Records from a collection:
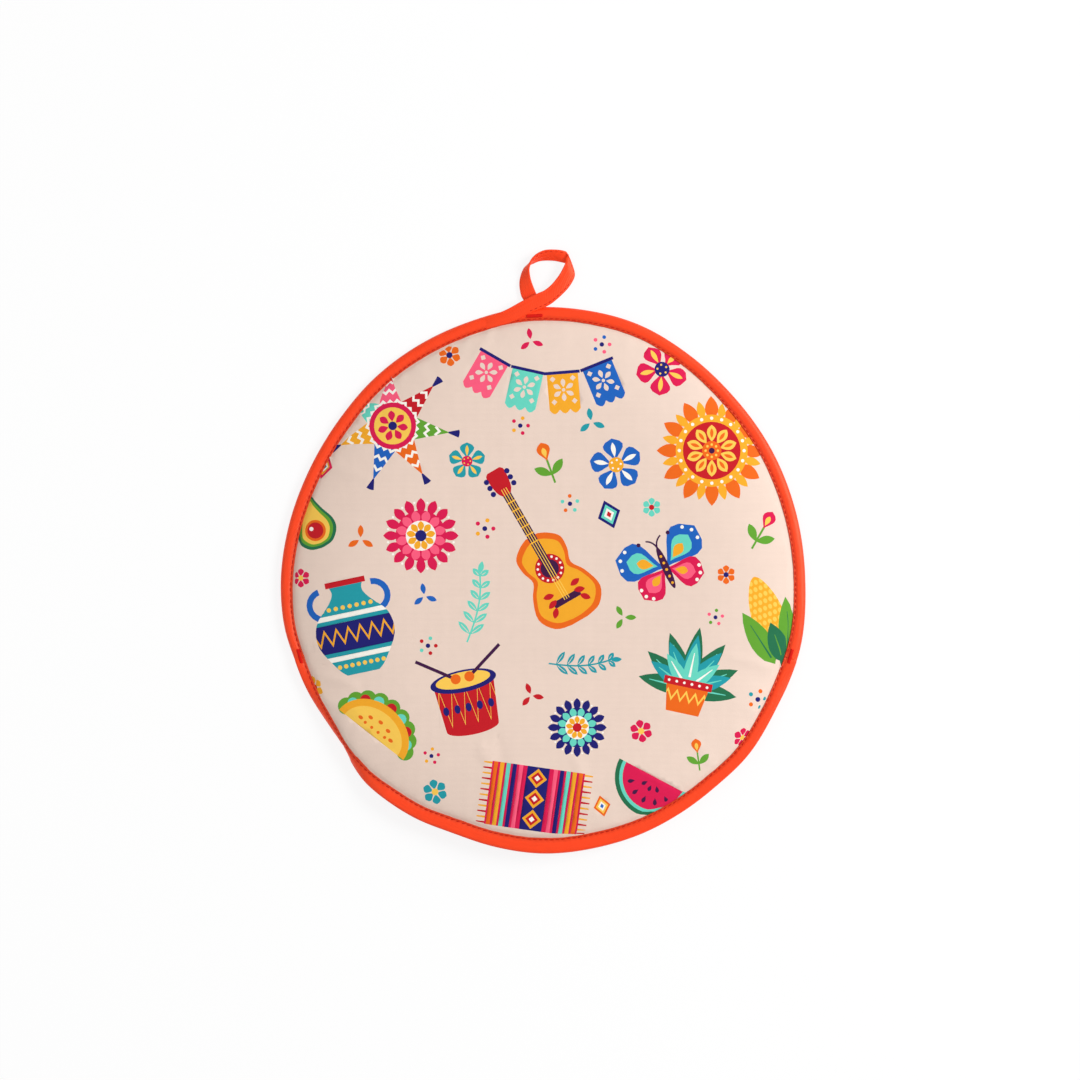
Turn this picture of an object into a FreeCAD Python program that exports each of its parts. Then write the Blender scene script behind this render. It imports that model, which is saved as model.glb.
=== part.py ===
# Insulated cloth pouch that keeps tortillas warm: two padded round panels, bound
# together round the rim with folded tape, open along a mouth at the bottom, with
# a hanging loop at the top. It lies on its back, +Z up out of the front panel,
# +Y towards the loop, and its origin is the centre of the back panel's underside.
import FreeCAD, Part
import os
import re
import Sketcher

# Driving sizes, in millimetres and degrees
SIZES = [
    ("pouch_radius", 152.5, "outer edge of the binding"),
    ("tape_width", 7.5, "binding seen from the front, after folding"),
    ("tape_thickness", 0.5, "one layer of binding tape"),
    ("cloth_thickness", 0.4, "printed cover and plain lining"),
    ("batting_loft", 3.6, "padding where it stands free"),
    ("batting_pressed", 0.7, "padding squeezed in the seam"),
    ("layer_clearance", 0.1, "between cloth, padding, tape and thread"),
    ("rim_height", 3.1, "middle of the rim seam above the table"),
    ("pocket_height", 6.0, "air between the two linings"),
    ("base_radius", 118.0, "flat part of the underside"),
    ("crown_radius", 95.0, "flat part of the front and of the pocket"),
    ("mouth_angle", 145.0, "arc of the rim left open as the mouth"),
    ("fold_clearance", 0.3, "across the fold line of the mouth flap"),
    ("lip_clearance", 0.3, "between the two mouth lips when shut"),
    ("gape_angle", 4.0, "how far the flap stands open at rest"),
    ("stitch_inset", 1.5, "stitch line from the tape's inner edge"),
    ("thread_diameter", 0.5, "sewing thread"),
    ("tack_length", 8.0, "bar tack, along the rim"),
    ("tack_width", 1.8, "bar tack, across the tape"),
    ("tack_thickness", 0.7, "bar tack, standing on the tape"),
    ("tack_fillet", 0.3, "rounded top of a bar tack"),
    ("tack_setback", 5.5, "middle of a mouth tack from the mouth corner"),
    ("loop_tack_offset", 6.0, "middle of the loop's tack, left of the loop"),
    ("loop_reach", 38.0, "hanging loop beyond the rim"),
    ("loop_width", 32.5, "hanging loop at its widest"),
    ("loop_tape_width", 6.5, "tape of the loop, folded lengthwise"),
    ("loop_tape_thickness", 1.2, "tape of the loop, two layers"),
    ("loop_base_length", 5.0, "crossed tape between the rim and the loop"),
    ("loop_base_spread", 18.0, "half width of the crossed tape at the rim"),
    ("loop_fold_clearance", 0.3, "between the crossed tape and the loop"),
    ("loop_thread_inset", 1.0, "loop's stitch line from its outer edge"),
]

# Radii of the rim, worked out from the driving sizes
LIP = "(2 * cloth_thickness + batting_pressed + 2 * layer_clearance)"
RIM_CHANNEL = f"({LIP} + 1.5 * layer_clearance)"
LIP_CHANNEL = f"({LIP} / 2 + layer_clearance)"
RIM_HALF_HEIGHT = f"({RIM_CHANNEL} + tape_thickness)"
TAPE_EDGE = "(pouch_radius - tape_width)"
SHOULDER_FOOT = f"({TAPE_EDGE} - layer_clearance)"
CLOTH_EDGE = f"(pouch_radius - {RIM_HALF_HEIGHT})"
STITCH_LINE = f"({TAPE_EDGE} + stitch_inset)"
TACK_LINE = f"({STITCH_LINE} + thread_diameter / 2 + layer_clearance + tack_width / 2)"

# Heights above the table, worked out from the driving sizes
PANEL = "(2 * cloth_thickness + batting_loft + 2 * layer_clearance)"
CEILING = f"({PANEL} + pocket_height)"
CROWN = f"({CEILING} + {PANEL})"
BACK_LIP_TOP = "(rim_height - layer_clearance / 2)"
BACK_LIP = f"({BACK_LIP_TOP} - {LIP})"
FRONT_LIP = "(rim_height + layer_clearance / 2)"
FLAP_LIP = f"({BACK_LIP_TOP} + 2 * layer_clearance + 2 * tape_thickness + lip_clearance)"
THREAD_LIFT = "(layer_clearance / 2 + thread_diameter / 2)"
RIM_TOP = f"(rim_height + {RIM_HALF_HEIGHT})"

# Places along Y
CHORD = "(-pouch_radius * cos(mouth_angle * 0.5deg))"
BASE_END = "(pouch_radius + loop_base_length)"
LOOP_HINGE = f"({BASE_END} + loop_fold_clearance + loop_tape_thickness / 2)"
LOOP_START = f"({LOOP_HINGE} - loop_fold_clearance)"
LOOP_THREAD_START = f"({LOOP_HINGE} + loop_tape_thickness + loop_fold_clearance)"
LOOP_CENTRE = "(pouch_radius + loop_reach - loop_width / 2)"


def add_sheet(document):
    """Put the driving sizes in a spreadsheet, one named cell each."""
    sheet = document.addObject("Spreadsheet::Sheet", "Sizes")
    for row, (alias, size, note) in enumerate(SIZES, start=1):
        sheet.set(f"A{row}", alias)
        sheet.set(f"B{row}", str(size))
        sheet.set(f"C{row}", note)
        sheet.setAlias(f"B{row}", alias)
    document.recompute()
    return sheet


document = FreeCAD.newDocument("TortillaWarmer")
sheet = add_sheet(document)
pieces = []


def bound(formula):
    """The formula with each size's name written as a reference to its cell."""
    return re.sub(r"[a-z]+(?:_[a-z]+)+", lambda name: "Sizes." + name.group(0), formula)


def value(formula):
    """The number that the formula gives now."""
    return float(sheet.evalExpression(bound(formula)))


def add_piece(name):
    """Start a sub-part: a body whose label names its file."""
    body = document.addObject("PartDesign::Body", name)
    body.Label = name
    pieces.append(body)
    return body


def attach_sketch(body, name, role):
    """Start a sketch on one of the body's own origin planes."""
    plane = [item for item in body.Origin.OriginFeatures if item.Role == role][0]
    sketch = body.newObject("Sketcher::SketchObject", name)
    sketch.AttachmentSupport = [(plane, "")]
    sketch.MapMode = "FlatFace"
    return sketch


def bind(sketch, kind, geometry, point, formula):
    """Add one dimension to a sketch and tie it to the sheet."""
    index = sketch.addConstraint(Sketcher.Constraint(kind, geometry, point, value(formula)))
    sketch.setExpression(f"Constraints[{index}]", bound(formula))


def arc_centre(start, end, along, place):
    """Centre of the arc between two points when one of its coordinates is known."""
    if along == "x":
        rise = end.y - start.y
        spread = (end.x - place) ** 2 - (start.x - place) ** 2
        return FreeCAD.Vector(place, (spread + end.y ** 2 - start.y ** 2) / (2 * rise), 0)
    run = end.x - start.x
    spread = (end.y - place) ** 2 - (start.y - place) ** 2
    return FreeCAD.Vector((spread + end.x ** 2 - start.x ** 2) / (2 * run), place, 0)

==

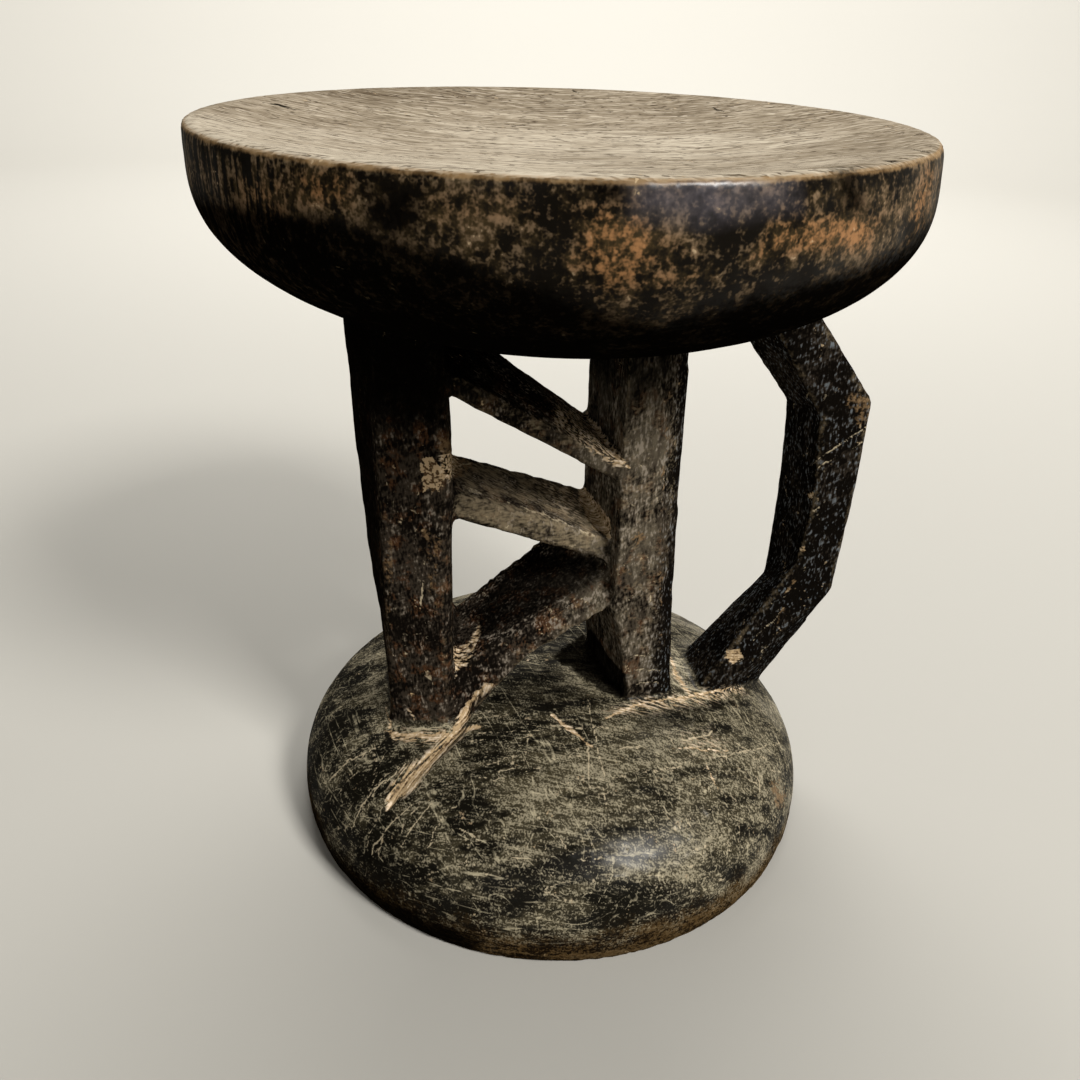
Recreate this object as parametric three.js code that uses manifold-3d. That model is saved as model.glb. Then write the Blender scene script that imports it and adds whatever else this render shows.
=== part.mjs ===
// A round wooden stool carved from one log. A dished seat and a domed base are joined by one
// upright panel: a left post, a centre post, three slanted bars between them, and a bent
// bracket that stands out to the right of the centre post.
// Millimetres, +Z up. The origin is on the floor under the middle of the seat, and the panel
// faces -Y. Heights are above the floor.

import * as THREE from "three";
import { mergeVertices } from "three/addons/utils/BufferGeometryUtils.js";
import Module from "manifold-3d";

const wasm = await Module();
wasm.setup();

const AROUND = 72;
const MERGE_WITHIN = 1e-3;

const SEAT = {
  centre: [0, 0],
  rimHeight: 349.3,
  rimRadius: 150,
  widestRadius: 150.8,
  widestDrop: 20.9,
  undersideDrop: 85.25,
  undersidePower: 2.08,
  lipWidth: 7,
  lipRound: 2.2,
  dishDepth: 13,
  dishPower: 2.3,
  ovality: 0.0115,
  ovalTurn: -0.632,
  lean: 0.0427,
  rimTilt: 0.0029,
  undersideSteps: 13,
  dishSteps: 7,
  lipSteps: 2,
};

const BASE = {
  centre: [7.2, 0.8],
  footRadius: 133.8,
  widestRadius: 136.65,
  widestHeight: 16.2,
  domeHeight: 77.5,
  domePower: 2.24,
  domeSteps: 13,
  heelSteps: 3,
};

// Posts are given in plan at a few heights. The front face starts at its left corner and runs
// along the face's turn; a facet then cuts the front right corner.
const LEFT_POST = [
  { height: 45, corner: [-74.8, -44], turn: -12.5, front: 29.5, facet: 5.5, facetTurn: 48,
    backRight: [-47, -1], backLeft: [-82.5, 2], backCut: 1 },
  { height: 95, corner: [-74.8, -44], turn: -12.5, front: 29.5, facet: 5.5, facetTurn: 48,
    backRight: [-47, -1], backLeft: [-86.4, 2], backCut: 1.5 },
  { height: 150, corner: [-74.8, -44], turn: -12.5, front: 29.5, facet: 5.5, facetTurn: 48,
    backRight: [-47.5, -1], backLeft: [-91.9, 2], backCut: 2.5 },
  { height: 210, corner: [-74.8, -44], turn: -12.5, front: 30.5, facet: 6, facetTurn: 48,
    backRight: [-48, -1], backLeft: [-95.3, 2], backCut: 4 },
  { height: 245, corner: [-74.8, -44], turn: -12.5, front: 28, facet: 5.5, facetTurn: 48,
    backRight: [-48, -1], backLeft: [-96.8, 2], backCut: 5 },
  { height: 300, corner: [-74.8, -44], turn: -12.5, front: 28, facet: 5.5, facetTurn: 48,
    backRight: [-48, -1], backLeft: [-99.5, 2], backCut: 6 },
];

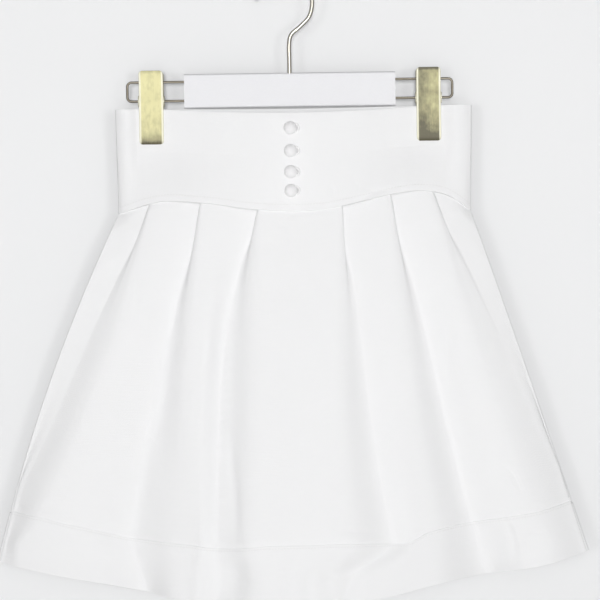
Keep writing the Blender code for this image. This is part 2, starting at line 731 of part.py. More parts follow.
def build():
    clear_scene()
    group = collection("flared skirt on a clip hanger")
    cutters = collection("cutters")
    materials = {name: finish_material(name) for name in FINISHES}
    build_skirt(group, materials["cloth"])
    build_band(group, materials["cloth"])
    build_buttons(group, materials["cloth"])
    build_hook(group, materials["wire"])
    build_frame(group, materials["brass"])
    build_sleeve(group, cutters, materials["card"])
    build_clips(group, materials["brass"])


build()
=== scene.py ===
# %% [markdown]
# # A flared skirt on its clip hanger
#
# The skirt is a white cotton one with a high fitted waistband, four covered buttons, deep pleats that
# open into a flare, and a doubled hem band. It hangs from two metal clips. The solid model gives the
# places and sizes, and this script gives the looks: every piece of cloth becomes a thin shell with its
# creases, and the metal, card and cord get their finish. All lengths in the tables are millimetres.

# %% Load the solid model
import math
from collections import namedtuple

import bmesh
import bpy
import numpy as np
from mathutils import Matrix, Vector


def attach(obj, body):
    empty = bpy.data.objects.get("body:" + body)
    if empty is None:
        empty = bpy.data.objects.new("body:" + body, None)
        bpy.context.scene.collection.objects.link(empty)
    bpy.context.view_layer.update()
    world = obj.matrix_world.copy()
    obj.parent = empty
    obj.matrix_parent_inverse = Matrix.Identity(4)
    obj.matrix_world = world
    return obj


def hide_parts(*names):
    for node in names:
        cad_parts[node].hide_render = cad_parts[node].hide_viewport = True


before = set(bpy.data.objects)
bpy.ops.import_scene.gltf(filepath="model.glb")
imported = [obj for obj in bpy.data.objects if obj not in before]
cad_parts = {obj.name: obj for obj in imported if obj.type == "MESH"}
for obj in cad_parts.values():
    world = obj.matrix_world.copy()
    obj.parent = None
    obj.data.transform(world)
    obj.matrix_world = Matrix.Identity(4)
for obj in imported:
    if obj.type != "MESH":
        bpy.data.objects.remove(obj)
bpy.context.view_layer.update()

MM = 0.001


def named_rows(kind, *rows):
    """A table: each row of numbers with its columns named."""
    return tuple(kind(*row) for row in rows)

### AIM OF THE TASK
Give again the run of lines that opens at the line with "skirt on a clip" and closes at the line with "if empty is", exactly, and only that run.

### TASK RESULT
    group = collection("flared skirt on a clip hanger")
    cutters = collection("cutters")
    materials = {name: finish_material(name) for name in FINISHES}
    build_skirt(group, materials["cloth"])
    build_band(group, materials["cloth"])
    build_buttons(group, materials["cloth"])
    build_hook(group, materials["wire"])
    build_frame(group, materials["brass"])
    build_sleeve(group, cutters, materials["card"])
    build_clips(group, materials["brass"])


build()
=== scene.py ===
# %% [markdown]
# # A flared skirt on its clip hanger
#
# The skirt is a white cotton one with a high fitted waistband, four covered buttons, deep pleats that
# open into a flare, and a doubled hem band. It hangs from two metal clips. The solid model gives the
# places and sizes, and this script gives the looks: every piece of cloth becomes a thin shell with its
# creases, and the metal, card and cord get their finish. All lengths in the tables are millimetres.

# %% Load the solid model
import math
from collections import namedtuple

import bmesh
import bpy
import numpy as np
from mathutils import Matrix, Vector


def attach(obj, body):
    empty = bpy.data.objects.get("body:" + body)
    if empty is None:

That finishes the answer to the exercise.